Bradley thinks that Agosto’s expertise makes him a target: “He is attacked because he is in the industry.” Though there wasn't an investigation, Agosto says the companies have explained the situation, and that his name has finally been cleared to his satisfaction. “The political witch hunt got exposed for what it is,” he says.
Ripe for abuse?
Legislators say that whether or not Agosto had a conflict of interest, the episode illustrates the need for reform of a process that is essentially self-policing. “The fact is that it is ripe for abuse,” says Rep. Donna Howard, D-Austin. “Why wait till some major abuse occurs?”
Last year, Howard filed legislation (HJR 77 and HB 2037) that would have taken the PSF away from the SBOE and put it under the management of a quasi-independent board of financial experts. She notes that Texas is the only state with this system — in other states, education boards focus on policy, not finance. Since altering the fund required a constitutional amendment, the bill had to pass through the House with 100 votes, which it did. Then it arrived at the Senate Education Committee, where it never resurfaced.

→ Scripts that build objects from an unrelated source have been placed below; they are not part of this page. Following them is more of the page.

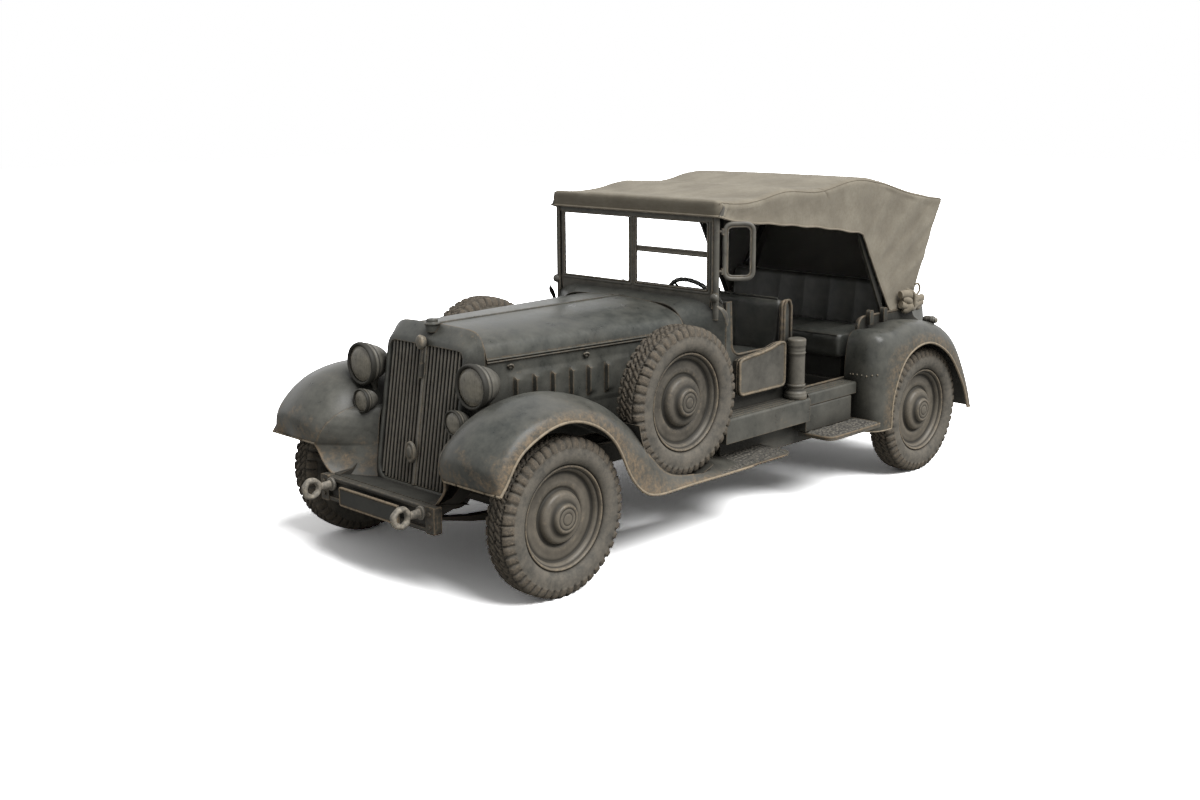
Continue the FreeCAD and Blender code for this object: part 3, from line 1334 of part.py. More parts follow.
def lamps(fender, tail_fender):
    """Headlamps, small lamps and tail lamps on their stalks, and the glasses set in their rims."""
    depth, rim, glass = s.lamp_depth, s.lamp_radius, s.glass_radius
    front = along(s.lamp_front)
    g = s.seat_gap
    lamp = (front, s.lamp_y, s.lamp_z)
    bowl = faceted("x", [(0, glass + g), (0, rim), (-28, rim), (-34, rim - 8), (-90, rim - 22),
                         (-depth + 30, rim - 56), (-depth, 22), (-depth, 0), (-14, 0), (-14, glass + g)],
                   LAMP_SIDES, lamp)
    stalk = bar("z", s.stalk_radius, 230, 10, front - 90, s.lamp_y + 10, s.lamp_z - 290)
    arm = bar("y", 14, 90, 10, front - 120, 340, s.lamp_z)
    small_front = along(s.small_front)
    r2, g2, d2 = s.small_radius, s.small_glass, s.small_depth
    low_lamp = (small_front, s.small_y, s.small_z)
    small = faceted("x", [(0, g2 + g), (0, r2), (-20, r2), (-24, r2 - 6), (-d2 + 20, r2 - 22),
                          (-d2, 12), (-d2, 0), (-8, 0), (-8, g2 + g)], LAMP_SIDES, low_lamp)
    prop = bar("y", s.stalk_radius, 130, 10, small_front - 50, s.small_y + 20, s.small_z - 10)
    bean = faceted("y", [(-46, 0), (-44, 16), (-28, 25), (28, 25), (44, 16), (46, 0)], 10,
                   (behind(-140), s.side_outer + s.bean_reach, s.bean_z))
    lights = cut(fuse(bowl, stalk, small, prop, bean), fender, tail_fender)
    node("lamps", both(lights))
    lens = faceted("x", [(g - 14, 0), (g - 14, glass), (0, glass), (9, glass * 0.55), (12, 0)],
                   LAMP_SIDES, lamp)
    small_lens = faceted("x", [(g - 8, 0), (g - 8, g2), (0, g2), (6, 0)], LAMP_SIDES, low_lamp)
    node("lamp_glasses", both(fuse(lens, small_lens)))


# Stowage on the body sides

def stowage():
    """An open-topped pocket on each side, and an extinguisher standing on the left sill box."""
    y0 = s.side_outer + s.seat_gap
    y1 = y0 + s.pocket_depth
    x0, x1 = along(-1868), along(-1450)
    wall, foot = s.pocket_wall, s.pocket_foot
    outline = [(x0, foot + 15), (x0 + 15, foot), (x1 - 15, foot), (x1, foot + 15), (x1, 935), (x1 - 130, 930),
               (x1 - 270, 944), (x1 - 340, 962), (x0 + 10, 968), (x0, 955)]
    pocket = side_pad(outline, y0, y1)
    hollow = box(x0 + wall, x1 - wall, y0 + wall, y1 - wall, foot + 8, 1000)
    node("stowage_pockets", both(cut(pocket, hollow)))
    r = s.bottle_radius
    bottle = faceted("z", [(0, 0), (0, r + 14), (40, r + 10), (52, r), (236, r), (252, r - 8), (270, r - 26),
                           (300, r - 30), (300, 0)], 18,
                     (along(-1932), s.side_outer + 64, s.sill_box_top + s.seat_gap))
    node("extinguisher", bottle)


floor_top = s.rail_low + s.rail_depth + s.seat_gap + s.floor_sheet
rear_floor_top = s.rail_arch + s.rail_depth - 20 + s.seat_gap + s.floor_sheet

wheels()
frame()
bumper()
front_axle()
knuckle()
tie_rod()
rear_axle()
springs()
drive_line()
exhaust()
radiator()
bonnet()
cowl()
front_left, rear_left = fenders()
sill_boxes()
body()
seats()
windscreen()
helm()
canvas()
hood_frame()
lamps(front_left, rear_left)
stowage()

doc.recompute()
for thing in doc.Objects:
    if "Invalid" in thing.State or "Error" in thing.State:
        raise RuntimeError("%s (%s) failed: %s" % (thing.Name, thing.Label, thing.State))
for thing in nodes:
    if thing.Shape.isNull() or not thing.Shape.isValid() or not thing.Shape.Solids:
        raise RuntimeError("bad shape: " + thing.Label)

os.makedirs("parts", exist_ok=True)
for thing in nodes:
    thing.Shape.exportStep("parts/%s.step" % thing.Label)
print(len(nodes), "nodes written")
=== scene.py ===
# %% [markdown]
# # An open four-wheel-drive staff car
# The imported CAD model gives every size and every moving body. This lesson dresses it: each visible
# form is a surface worked out with numpy from the same numbers, and each finish is a small tree of
# shader nodes. The pieces ride on the CAD's bodies, so wheels still roll and the bonnet still opens.

# %% Load the frame
import math

import bmesh
import bpy
import numpy as np
from mathutils import Matrix, Vector


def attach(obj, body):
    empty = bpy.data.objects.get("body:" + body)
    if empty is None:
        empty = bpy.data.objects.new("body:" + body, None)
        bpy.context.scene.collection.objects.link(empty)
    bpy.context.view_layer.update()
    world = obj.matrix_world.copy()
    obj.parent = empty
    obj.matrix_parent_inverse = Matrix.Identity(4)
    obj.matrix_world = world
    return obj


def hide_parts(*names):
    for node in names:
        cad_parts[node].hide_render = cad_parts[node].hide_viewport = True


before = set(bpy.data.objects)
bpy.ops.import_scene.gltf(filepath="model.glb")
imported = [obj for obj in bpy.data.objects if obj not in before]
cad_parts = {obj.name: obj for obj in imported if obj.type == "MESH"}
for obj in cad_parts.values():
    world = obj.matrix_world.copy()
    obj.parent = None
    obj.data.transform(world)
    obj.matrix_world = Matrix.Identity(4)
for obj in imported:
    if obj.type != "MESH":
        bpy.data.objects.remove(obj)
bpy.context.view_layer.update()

# %% [markdown]
# ## Places
# The car was measured from its front axle, in millimetres, because that is how the photograph gave
# its sizes. One helper turns such numbers into Blender's metres.

# %% Places along the car
FRONT_AXLE = 1565.0
WHEEL_BASE = 3100.0
TYRE_RADIUS = 390.0
BOTH = (1.0, -1.0)


def metres(points):
    """Points (x, y, z) in millimetres from the front axle, as metres: x gains the axle's place, / 1000."""
    moved = np.array(points, float)
    moved[..., 0] += FRONT_AXLE
    return moved / 1000.0


def other_side(points, side):
    """The same points for the left (1) or the right (-1) of the car: y is multiplied by the side."""
    turned = np.array(points, float)
    turned[..., 1] *= side
    return turned


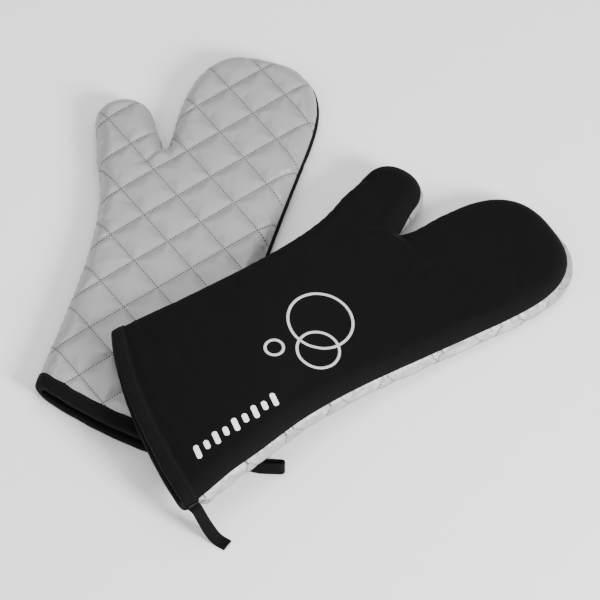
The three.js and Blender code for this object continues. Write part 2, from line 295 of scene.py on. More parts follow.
def thumb_sides():
    """The two long sides of the thumb, each from its root to the tip's middle."""
    tip_start = THUMB_LENGTH - THUMB_TIP
    round_tip = tip_start + THUMB_TIP * np.sin(np.linspace(0, math.pi / 2, 60))[1:]
    t = np.concatenate((np.linspace(0, tip_start, 120), round_tip))
    taper = smooth_step((t - THUMB_TAPER[0]) / (THUMB_TAPER[1] - THUMB_TAPER[0]))
    half = THUMB_HALF_WIDTH[0] + (THUMB_HALF_WIDTH[1] - THUMB_HALF_WIDTH[0]) * taper
    half = half * tip_width((t - THUMB_LENGTH + THUMB_TIP) / THUMB_TIP, THUMB_TIP_FULLNESS)
    along = heading(THUMB_ANGLE)
    middle = THUMB_ROOT + np.multiply.outer(t, along)
    aside = np.multiply.outer(half, turned_left(along))
    return middle - aside, middle + aside


def crossing(a, b):
    """The pair of indices where polylines a and b come closest."""
    gaps = np.linalg.norm(a[:, None] - b[None], axis=2)
    return np.unravel_index(np.argmin(gaps), gaps.shape)


def mitt_outline():
    """The outline from the cuff's outer corner round the fingers and the thumb to its thumb corner."""
    straight = np.linspace(0, TIP_START, 700)
    tip = TIP_START + (TIP_END - TIP_START) * np.sin(np.linspace(0, math.pi / 2, 200))[1:]
    u = np.concatenate((straight, tip))
    low, high = hand_sides(u)
    outer = np.stack((u, low), -1)
    inner = np.stack((u, high), -1)[::-1]
    near, far = thumb_sides()
    fingers = inner[inner[:, 0] > CROTCH[0] - 6 * MM]
    i, j = crossing(fingers, near)
    gauntlet = inner[inner[:, 0] < THUMB_SEAM_SIDE[0] + 45 * MM]
    past_root = far[far[:, 0] > THUMB_SEAM_SIDE[0]]
    k, m = crossing(past_root[::-1], gauntlet)
    back = past_root[::-1][:k + 1]
    line = np.concatenate((outer, fingers[:i], near[j:], back, gauntlet[m + 1:]))
    crotch = len(outer) + i
    flare = len(line) - len(gauntlet[m + 1:]) - 1
    line = fillet(line, flare, 42 * MM, 60 * MM)
    return fillet(line, crotch, 5 * MM, 5 * MM)


OUTLINE = resample(mitt_outline(), 0.5 * MM)
outline_tree = KDTree(len(OUTLINE))
for number, (u, v) in enumerate(OUTLINE):
    outline_tree.insert((u, v, 0), number)
outline_tree.balance()


def edge_distance(points):
    """How far each (u, v) point is from the side seam."""
    return np.array([outline_tree.find((u, v, 0))[2] for u, v in points])


# ---- The cloth pattern as a flat mesh ----

def inward_normals(line):
    return turned_left(unit(np.gradient(line, axis=0)))


def edge_depths(spacing, reach):
    """Depths from the side seam of the points that follow it: even steps round the mitt's edge."""
    step = spacing / EDGE_ROUND
    angles = np.arange(step, math.acos(1 - reach / EDGE_ROUND), step)
    return EDGE_ROUND * (1 - np.cos(angles))


def edge_stations(spacing):
    """Places along the outline, closer together round the crotch, where lines inward spread."""
    near_crotch = bump(np.linalg.norm(OUTLINE - CROTCH, axis=1), 12 * MM)
    steps = 0.5 * MM / (spacing * (1 - 0.72 * near_crotch))
    count = np.cumsum(steps) - steps[0]
    wanted = np.linspace(0, count[-1], int(round(count[-1])) + 1)
    return np.interp(wanted, count, np.arange(len(OUTLINE)))


def at_stations(values, stations):
    index = np.arange(len(values))
    return np.stack([np.interp(stations, index, values[:, k]) for k in range(values.shape[1])], -1)


def quilt_frame():
    """The two directions of the quilting and, for each, the normal along which its lines repeat."""
    directions = np.array([heading(angle) for angle, _ in QUILT_LINES])
    return directions, turned_left(directions)


def quilt_grid(spacing):
    """Pattern points of a square grid on the cloth, with the quilting on its lines."""
    _, normals = quilt_frame()
    reach = math.ceil(CLOTH_REACH / spacing)
    steps = np.arange(-reach, reach + 1) * spacing
    first, second = np.meshgrid(steps + QUILT_LINES[0][1], steps + QUILT_LINES[1][1], indexing="ij")
    return unslanted(np.linalg.solve(normals, np.stack((first.ravel(), second.ravel()))).T)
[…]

Duncan said the bill was one part of a larger push to create a uniform method of dealing with the state’s various investment funds. “I’m not trying to be critical of the state board,” he says. “I’m just interested in making sure we have a management strategy that includes as much qualified expertise as possible.”
Craig thinks that critique has some merit. “I thought it was a good bill,” he says. “I think you need maybe even greater expertise than what we have on the state board.” But Bradley was offended by Craig’s support for the legislation. “Y'all were real happy with it [the status quo] when … you were sitting on the [finance committee] board a year earlier,” he says.
Bradley says taking finance away from the SBOE is dangerous for the economy. Legislators “would love to spend all of the money,” he says, “and we’d like to hang on to it for the kids in the future.” But Howard, who says she'll file the legislation again when the Legislature meets in 2011, says that's just spin. “That’s really a red herring. That’s not possible with the constraints that are placed upon the fund.”